COLLECTED DATA:
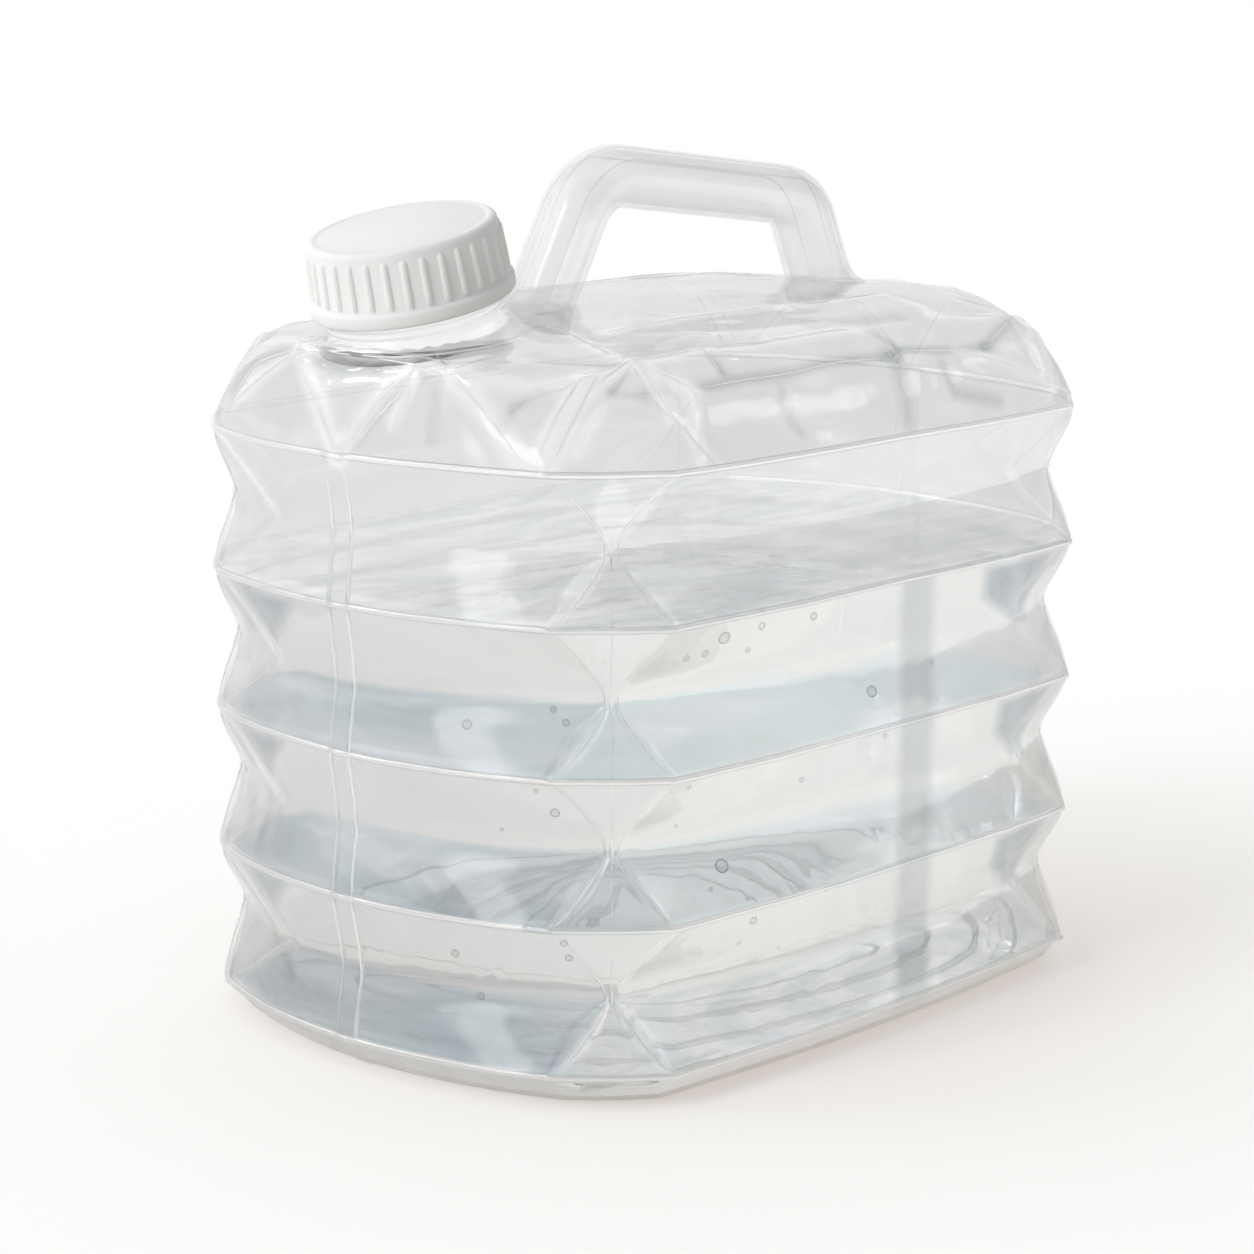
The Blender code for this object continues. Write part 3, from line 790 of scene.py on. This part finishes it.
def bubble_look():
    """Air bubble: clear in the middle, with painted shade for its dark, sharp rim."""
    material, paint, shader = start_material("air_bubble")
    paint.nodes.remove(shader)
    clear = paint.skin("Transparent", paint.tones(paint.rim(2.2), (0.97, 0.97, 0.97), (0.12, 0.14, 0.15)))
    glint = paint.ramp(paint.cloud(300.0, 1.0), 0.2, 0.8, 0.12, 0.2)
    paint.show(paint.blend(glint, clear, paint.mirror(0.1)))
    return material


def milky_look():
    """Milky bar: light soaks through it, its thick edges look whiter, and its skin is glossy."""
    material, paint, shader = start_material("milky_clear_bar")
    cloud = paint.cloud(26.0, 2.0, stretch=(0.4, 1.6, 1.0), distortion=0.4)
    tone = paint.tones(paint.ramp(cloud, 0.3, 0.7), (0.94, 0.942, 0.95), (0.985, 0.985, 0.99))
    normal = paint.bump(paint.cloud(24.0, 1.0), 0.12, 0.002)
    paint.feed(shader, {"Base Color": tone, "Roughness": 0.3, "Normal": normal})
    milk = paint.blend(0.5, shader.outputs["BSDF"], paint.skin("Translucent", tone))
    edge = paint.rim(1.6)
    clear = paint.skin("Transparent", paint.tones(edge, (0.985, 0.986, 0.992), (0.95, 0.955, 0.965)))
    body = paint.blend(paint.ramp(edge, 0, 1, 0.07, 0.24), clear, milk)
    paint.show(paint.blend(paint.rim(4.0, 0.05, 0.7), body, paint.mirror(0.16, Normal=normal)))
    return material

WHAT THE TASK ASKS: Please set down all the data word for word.

EXERCISE ANSWER:
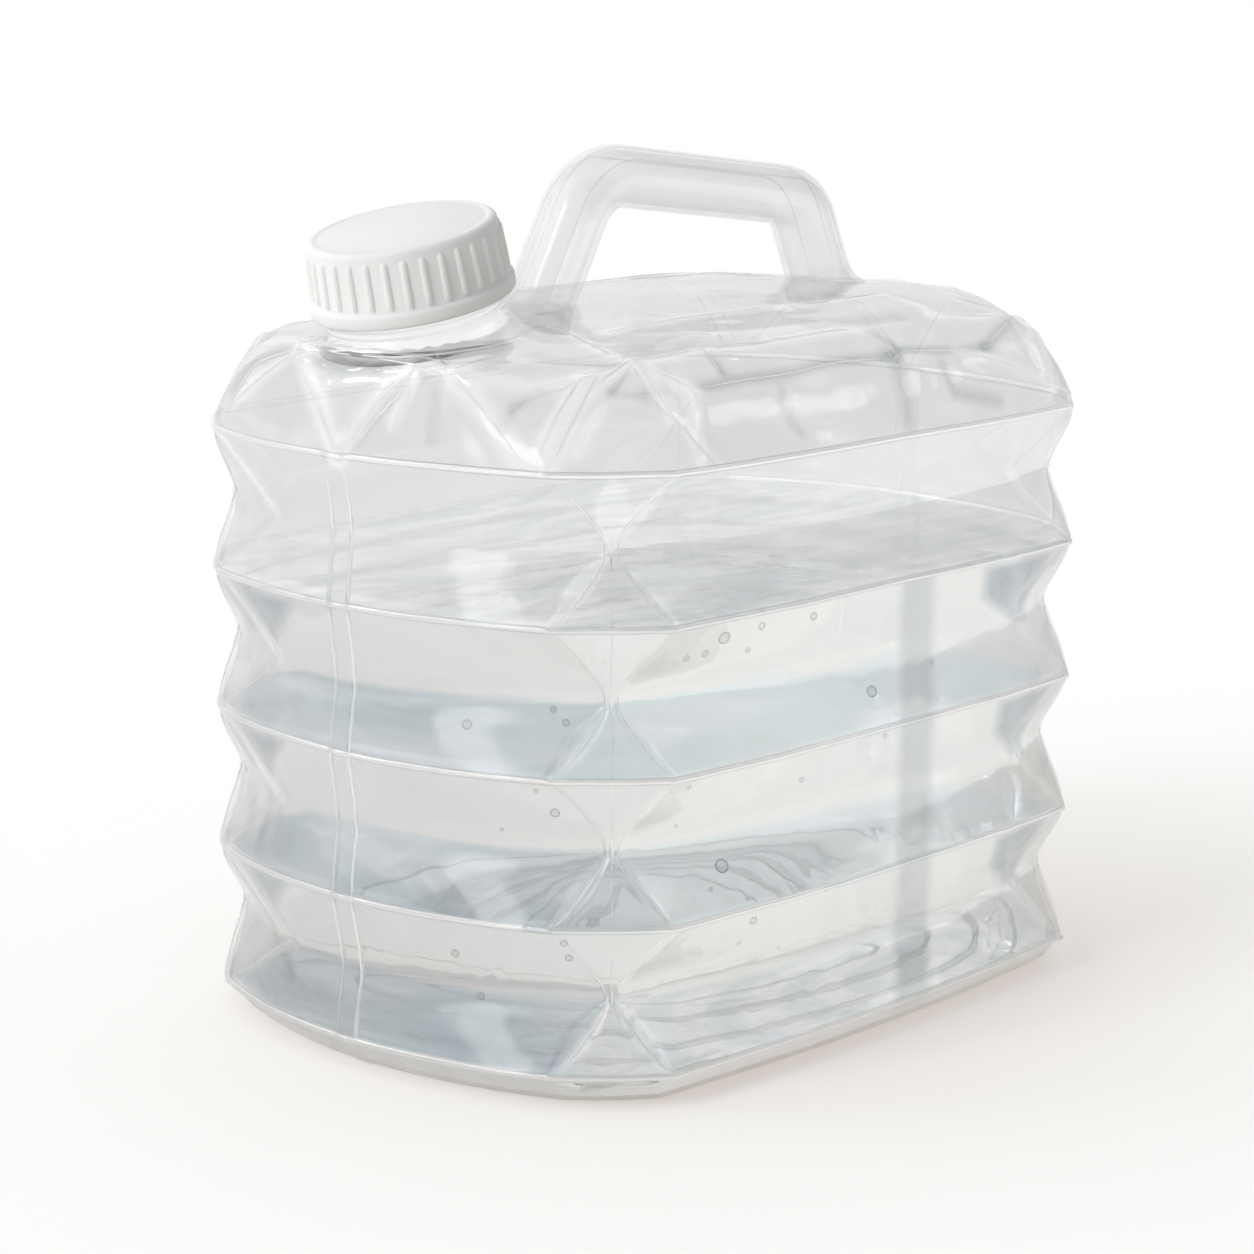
The Blender code for this object continues. Write part 3, from line 790 of scene.py on. This part finishes it.
def bubble_look():
    """Air bubble: clear in the middle, with painted shade for its dark, sharp rim."""
    material, paint, shader = start_material("air_bubble")
    paint.nodes.remove(shader)
    clear = paint.skin("Transparent", paint.tones(paint.rim(2.2), (0.97, 0.97, 0.97), (0.12, 0.14, 0.15)))
    glint = paint.ramp(paint.cloud(300.0, 1.0), 0.2, 0.8, 0.12, 0.2)
    paint.show(paint.blend(glint, clear, paint.mirror(0.1)))
    return material


def milky_look():
    """Milky bar: light soaks through it, its thick edges look whiter, and its skin is glossy."""
    material, paint, shader = start_material("milky_clear_bar")
    cloud = paint.cloud(26.0, 2.0, stretch=(0.4, 1.6, 1.0), distortion=0.4)
    tone = paint.tones(paint.ramp(cloud, 0.3, 0.7), (0.94, 0.942, 0.95), (0.985, 0.985, 0.99))
    normal = paint.bump(paint.cloud(24.0, 1.0), 0.12, 0.002)
    paint.feed(shader, {"Base Color": tone, "Roughness": 0.3, "Normal": normal})
    milk = paint.blend(0.5, shader.outputs["BSDF"], paint.skin("Translucent", tone))
    edge = paint.rim(1.6)
    clear = paint.skin("Transparent", paint.tones(edge, (0.985, 0.986, 0.992), (0.95, 0.955, 0.965)))
    body = paint.blend(paint.ramp(edge, 0, 1, 0.07, 0.24), clear, milk)
    paint.show(paint.blend(paint.rim(4.0, 0.05, 0.7), body, paint.mirror(0.16, Normal=normal)))
    return material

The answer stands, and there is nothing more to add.